Which lines below fall between the one containing "front_flange();" and the one containing "bpy.data.objects.remove(obj)"? Repeat them exactly, counting both of those lines, and add nothing else.
-- Data extract start --
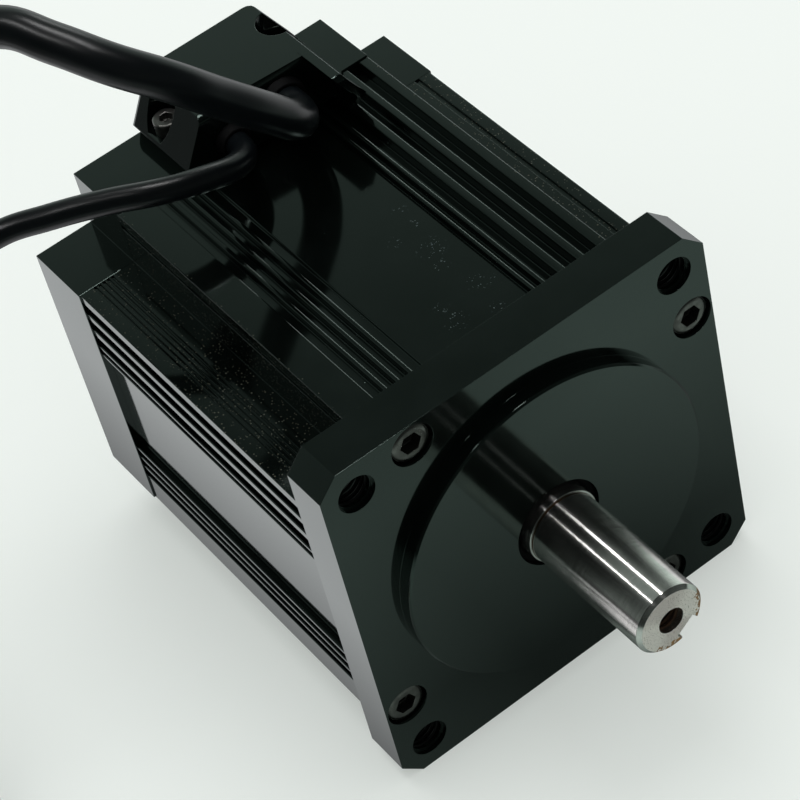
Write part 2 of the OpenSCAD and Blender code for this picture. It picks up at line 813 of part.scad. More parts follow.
module shaft_seal() {
    color("#161616")
    spun()
        polygon([
            [seat_r + seal_lip_play, seal_front + (seal_end - seal_front) * 0.3],
            [seat_r * 1.06, seal_front + (seal_end - seal_front) * 0.1], [seat_r * 1.12, seal_front],
            [seal_r - tap_play, seal_front], [seal_r - tap_play, seal_end],
            [seat_r * 1.08, seal_end], [seat_r + seal_lip_play, seal_front + (seal_end - seal_front) * 0.6]
        ]);
}

// Outer ring of a ball bearing, with its race
module outer_ring(y0, wide, r_out, pitch, ball) {
    spun()
        difference() {
            translate([pitch + ball * race_share, y0])
                square([r_out - pitch - ball * race_share, wide]);
            translate([pitch, y0 + wide / 2])
                circle(r = ball + race_gap);
        }
}

module inner_ring(y0, wide, r_in, pitch, ball) {
    spun()
        difference() {
            translate([r_in, y0])
                square([pitch - ball * race_share - r_in, wide]);
            translate([pitch, y0 + wide / 2])
                circle(r = ball + race_gap);
        }
}

module balls(y0, wide, pitch, ball) {
    for (k = [0:ball_count - 1]) {
        rotate([0, 360 * k / ball_count, 0])
            translate([pitch, y0 + wide / 2, 0])
                sphere(r = ball);
    }
}

module ball_cage(y0, wide, pitch, ball) {
    difference() {
        slab(y0 + wide / 2 - ball * 1.3, ball * 2.6)
            ring_2d(pitch + ball * 0.22, pitch - ball * 0.22);
        for (k = [0:ball_count - 1]) {
            rotate([0, 360 * k / ball_count, 0])
                translate([pitch - ball, y0 + wide / 2, 0])
                    rotate([0, 90, 0])
                        cylinder(r = ball * 1.03, h = 2 * ball);
        }
    }
}

module front_outer_ring() {
    color("#a7abae") outer_ring(front_bearing_y, front_w, front_outer_r, front_pitch_r, front_ball_r);
}

module front_inner_ring() {
    color("#a7abae") inner_ring(front_bearing_y, front_w, seat_r, front_pitch_r, front_ball_r);
}

module front_balls() {
    color("#c9cccf") balls(front_bearing_y, front_w, front_pitch_r, front_ball_r);
}

module front_cage() {
    color("#9a8a55") ball_cage(front_bearing_y, front_w, front_pitch_r, front_ball_r);
}

module rear_outer_ring() {
    color("#a7abae") outer_ring(rear_bearing_y, rear_w, rear_outer_r, rear_pitch_r, rear_ball_r);
}

module rear_inner_ring() {
    color("#a7abae") inner_ring(rear_bearing_y, rear_w, rear_seat_r, rear_pitch_r, rear_ball_r);
}

module rear_balls() {
    color("#c9cccf") balls(rear_bearing_y, rear_w, rear_pitch_r, rear_ball_r);
}

module rear_cage() {
    color("#9a8a55") ball_cage(rear_bearing_y, rear_w, rear_pitch_r, rear_ball_r);
}

module preload_washer() {
    color("#7f8386")
    slab(rear_bearing_end, washer_t)
        ring_2d(rear_outer_r - bearing_play, rear_pitch_r + rear_ball_r);
}

module teeth_2d(width, tip) {
    difference() {
        union() {
            for (k = [0:teeth - 1]) {
                rotate(360 * k / teeth)
                    translate([stator_bore_r * 0.5, -width / 2])
                        square([yoke_r - stator_bore_r * 0.45, width]);
            }
            if (tip) {
                difference() {
                    circle(r = tip_r);
                    for (k = [0:teeth - 1]) {
                        rotate(360 * (k + 0.5) / teeth)
                            translate([0, -slot_open / 2])
                                square([tip_r + cut, slot_open]);
                    }
                }
            }
        }
        circle(r = stator_bore_r);
    }
}

module stator_core() {
    color("#80868a")
    slab(stack_front, stack_len) {
        ring_2d(bore_r - stack_play, yoke_r);
        teeth_2d(tooth_w, true);
    }
}

module stator_windings() {
    slack = coil_t * 0.15;
    high = 2 * coil_end - stack_front - stack_rear;
    wide = tooth_w + 2 * (slack + coil_t);
    near = tip_r + slack;
    far = sqrt(pow(yoke_r - slack, 2) - pow(wide / 2, 2));
    color("#a4602f")
    for (k = [0:teeth - 1]) {
        rotate([0, 360 * k / teeth, 0])
            translate([0, (stack_front + stack_rear) / 2, 0])
                across(near, far - near)
                    difference() {
                        rounded_2d(high, wide, coil_t * 1.2);
                        square([stack_len + 2 * (insulator_t + slack), tooth_w + 2 * slack], center = true);
                    }
    }
}

module end_insulators() {
    color("#d8d3c4") {
        for (y0 = [stack_front - insulator_t, stack_rear]) {
            slab(y0, insulator_t) {
                ring_2d(guard_in_r + guard_t, yoke_r);
                teeth_2d(tooth_w * 0.96, false);
            }
        }
        slab(stack_front - coil_reach, coil_reach - insulator_t + eps)
            ring_2d(guard_in_r + guard_t, guard_in_r);
        slab(stack_rear + insulator_t - eps, coil_reach + eps)
            ring_2d(guard_in_r + guard_t, guard_in_r);
        for (a = post_turns) {
            slab(stack_rear + insulator_t - eps, post_reach - insulator_t + eps)
                rotate(a)
                    translate([post_ring_r, 0])
                        difference() {
                            circle(r = post_r);
                            circle(r = board_screw_r + tap_play / 2);
                        }
        }
    }
}

module sensor_board() {
    color("#1f5a34")
    slab(board_y, board_t)
        difference() {
            ring_2d(board_out_r, board_in_r);
            translate([-slot_x, window_z])
                square([2 * slot_x, board_out_r]);
            for (a = post_turns) {
                rotate(a)
                    translate([post_ring_r, 0])
                        circle(r = board_screw_r + tap_play);
            }
        }
}

module hall_sensors() {
    color("#202124")
    for (a = sensor_turns) {
        slab(rotor_rear + sensor_gap, board_y - rotor_rear - sensor_gap)
            rotate(a)
                translate([sensor_ring_r, 0])
                    square([sensor_t, sensor_w], center = true);
    }
}

module board_screws() {
    color("#8f9396")
    for (a = post_turns) {
        rotate([0, -a, 0])
            translate([post_ring_r, 0, 0]) {
                bar(guard_end + tap_play, board_y + board_t - guard_end, board_screw_r);
                bar(board_y + board_t, board_t * 0.8, board_head_r);
            }
    }
}

// Wires that run back from the stator and up into the terminal block
module wire_run(x, y0, y1, level, r) {
    translate([x, 0, level])
        bar(y0, y1 - y0, r);
    translate([x, y1, level])
        sphere(r = r);
    translate([x, y1, level])
        cylinder(r = r, h = wire_top - level);
}

module phase_leads() {
    color("#b8402c")
    for (k = [-1, 0, 1]) {
        wire_run(k * wire_step, coil_end, wire_rise_y, wire_level, wire_r);
    }
}

module sensor_wires() {
    color("#3a5f9e")
    for (k = [-2:2]) {
        wire_run(k * thin_wire_step, board_y + board_t, thin_wire_rise_y, thin_wire_level, thin_wire_r);
    }
}

module power_lead() {
    color("#131414") swept_lead(power_route, power_r, 10);
}

module sensor_lead() {
    color("#131414") swept_lead(sensor_route, sensor_r, 10);
}

// A strap round both leads where they lie side by side
module lead_tie() {
    y = block_front + tie_y_share * flange_w;
    left = power_floor_shares[1][0] * flange_w - power_r;
    right = sensor_floor_shares[1][0] * flange_w + sensor_r;
    high = 2 * power_r;
    mid = [(left + right) / 2, floor_z + tie_t + high / 2];
    wide = right - left;
    color("#1d1d1d") {
        slab(y - tie_w / 2, tie_w)
            translate(mid)
                difference() {
                    rounded_2d(wide + 2 * tie_t, high + 2 * tie_t, power_r * 0.6);
                    rounded_2d(wide, high, power_r * 0.5);
                }
        translate([mid[0] - tie_w / 2, y - tie_w * 0.6, floor_z + high + 2 * tie_t - eps])
            cube([tie_w, tie_w * 1.2, tie_t * 2]);
    }
}

// A connector at a lead's end, with its strain relief, pointing along the lead's last stretch
module connector(route, lead_r, wide, deep, plug_len, ways) {
    d = last(route) - route[len(route) - 2];
    pitch = wide / (ways + 0.6);
    low = -lead_r - tie_t;
    translate(last(route))
        rotate([0, 0, atan2(d[1], d[0])])
            difference() {
                union() {
                    rotate([0, 90, 0])
                        cylinder(r1 = lead_r * 1.15, r2 = lead_r * 1.5, h = relief_len + eps);
                    translate([relief_len, -wide / 2, low])
                        cube([plug_len, wide, deep]);
                    translate([relief_len + plug_len * 0.25, -wide / 6, low + deep - eps])
                        cube([plug_len * 0.55, wide / 3, deep * 0.12]);
                    translate([relief_len, -wide / 2 - wide * 0.04, low])
                        cube([plug_len * 0.2, wide * 1.08, deep * 0.9]);
                }
                for (k = [0:ways - 1]) {
                    translate([relief_len + plug_len * 0.45, (k - (ways - 1) / 2) * pitch - pitch * 0.36,
                            low + deep * 0.22])
                        cube([plug_len, pitch * 0.72, deep * 0.56]);
                }
            }
}

module power_connector() {
    color("#17181a") connector(power_route, power_r, power_plug_w, power_r * 3.2, power_plug_len, 3);
}

module sensor_connector() {
    color("#d9d6cc") connector(sensor_route, sensor_r, sensor_plug_w, sensor_r * 2.7, sensor_plug_len, 5);
}

front_flange();
housing();
rear_cap();
flange_screws();
rear_screws();
terminal_block();
block_screws();
power_grommet();
sensor_grommet();
shaft();
rotor_core();
rotor_magnets();
retaining_rings();
shaft_seal();
front_outer_ring();
front_inner_ring();
front_balls();
front_cage();
rear_outer_ring();
rear_inner_ring();
rear_balls();
rear_cage();
preload_washer();
stator_core();
stator_windings();
end_insulators();
sensor_board();
hall_sensors();
board_screws();
phase_leads();
sensor_wires();
power_lead();
sensor_lead();
lead_tie();
power_connector();
sensor_connector();
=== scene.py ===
"""A brushless dc motor with its finishes, its two leads, a pale table and studio light."""

import logging
import math
from collections.abc import Callable
from dataclasses import dataclass
from enum import Enum
from typing import NamedTuple

import bmesh
import bpy
from mathutils import Matrix, Quaternion, Vector


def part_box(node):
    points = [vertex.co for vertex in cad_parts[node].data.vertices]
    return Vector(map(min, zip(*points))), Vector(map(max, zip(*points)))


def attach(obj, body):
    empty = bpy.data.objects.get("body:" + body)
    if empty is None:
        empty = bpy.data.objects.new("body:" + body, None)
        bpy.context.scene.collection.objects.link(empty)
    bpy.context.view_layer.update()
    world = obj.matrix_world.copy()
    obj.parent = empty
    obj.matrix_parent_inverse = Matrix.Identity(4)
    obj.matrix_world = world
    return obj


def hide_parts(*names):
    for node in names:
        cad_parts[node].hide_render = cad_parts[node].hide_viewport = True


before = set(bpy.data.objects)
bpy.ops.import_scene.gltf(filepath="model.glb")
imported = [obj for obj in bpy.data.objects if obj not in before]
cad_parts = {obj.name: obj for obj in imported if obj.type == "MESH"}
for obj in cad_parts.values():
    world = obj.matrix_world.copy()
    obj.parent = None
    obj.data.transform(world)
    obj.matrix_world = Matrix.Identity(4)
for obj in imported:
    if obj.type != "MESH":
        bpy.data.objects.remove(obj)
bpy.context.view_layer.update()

MM = 0.001
# Corners nearer than this many metres are one, faces that turn by less are one, and edges that
# turn by more are sharp.
SAME_SPOT = 1e-6
SAME_FACE = math.radians(0.4)
SHARP = math.radians(32)
LOG = logging.getLogger("motor")
Mesh = bmesh.types.BMesh
Piece = bpy.types.Object
Socket = bpy.types.NodeSocket
Tree = bpy.types.NodeTree
Point = tuple[float, float, float]
Rgba = tuple[float, float, float, float]
Rounds = tuple[tuple[float, Callable[[Vector, Vector], bool]], ...]


class Body(Enum):
    """The bodies that the new pieces ride on."""

    MOTOR = "motor_body"
    ROTOR = "rotor"


class Glow(Enum):
    """What a lamp is there for."""

    LIGHTING = "lights surfaces"
    MIRRORED = "shows in mirrors"


def tint(hex_code: str) -> Rgba:
    """Turn an sRGB hex colour to linear values.

    Args:
        hex_code: The colour as "#rrggbb".

    Returns:
        Linear red, green, blue and an alpha of one.
    """
    channels = [int(hex_code[i : i + 2], 16) / 255 for i in (1, 3, 5)]
    linear = [c / 12.92 if c <= 0.04045 else ((c + 0.055) / 1.055) ** 2.4 for c in channels]
    return (*linear, 1.0)


def feed(node: bpy.types.Node, inputs: dict[str | int, object]) -> None:
    """Set or link inputs of a node.

    Args:
        node: The node.
        inputs: A value or a socket for each input, by name or number.
    """
    for key, value in inputs.items():
        if isinstance(value, Socket):
            node.id_data.links.new(value, node.inputs[key])
        else:
            node.inputs[key].default_value = value


def add(
    tree: Tree, kind: str, inputs: dict[str | int, object] | None = None, **settings: object
) -> bpy.types.NodeOutputs:
    """Add one node with its settings and links.

    Args:
        tree: The node tree that the node goes into.
        kind: The node's type, without "ShaderNode".
        inputs: A value or a socket for each input, by name or number.
        settings: The node's own properties.

    Returns:
        The new node's outputs.
    """
    node = tree.nodes.new("ShaderNode" + kind)
    for name, value in settings.items():
        setattr(node, name, value)
    feed(node, inputs or {})
    return node.outputs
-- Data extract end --
In response:
front_flange();
housing();
rear_cap();
flange_screws();
rear_screws();
terminal_block();
block_screws();
power_grommet();
sensor_grommet();
shaft();
rotor_core();
rotor_magnets();
retaining_rings();
shaft_seal();
front_outer_ring();
front_inner_ring();
front_balls();
front_cage();
rear_outer_ring();
rear_inner_ring();
rear_balls();
rear_cage();
preload_washer();
stator_core();
stator_windings();
end_insulators();
sensor_board();
hall_sensors();
board_screws();
phase_leads();
sensor_wires();
power_lead();
sensor_lead();
lead_tie();
power_connector();
sensor_connector();
=== scene.py ===
"""A brushless dc motor with its finishes, its two leads, a pale table and studio light."""

import logging
import math
from collections.abc import Callable
from dataclasses import dataclass
from enum import Enum
from typing import NamedTuple

import bmesh
import bpy
from mathutils import Matrix, Quaternion, Vector


def part_box(node):
    points = [vertex.co for vertex in cad_parts[node].data.vertices]
    return Vector(map(min, zip(*points))), Vector(map(max, zip(*points)))


def attach(obj, body):
    empty = bpy.data.objects.get("body:" + body)
    if empty is None:
        empty = bpy.data.objects.new("body:" + body, None)
        bpy.context.scene.collection.objects.link(empty)
    bpy.context.view_layer.update()
    world = obj.matrix_world.copy()
    obj.parent = empty
    obj.matrix_parent_inverse = Matrix.Identity(4)
    obj.matrix_world = world
    return obj


def hide_parts(*names):
    for node in names:
        cad_parts[node].hide_render = cad_parts[node].hide_viewport = True


before = set(bpy.data.objects)
bpy.ops.import_scene.gltf(filepath="model.glb")
imported = [obj for obj in bpy.data.objects if obj not in before]
cad_parts = {obj.name: obj for obj in imported if obj.type == "MESH"}
for obj in cad_parts.values():
    world = obj.matrix_world.copy()
    obj.parent = None
    obj.data.transform(world)
    obj.matrix_world = Matrix.Identity(4)
for obj in imported:
    if obj.type != "MESH":
        bpy.data.objects.remove(obj)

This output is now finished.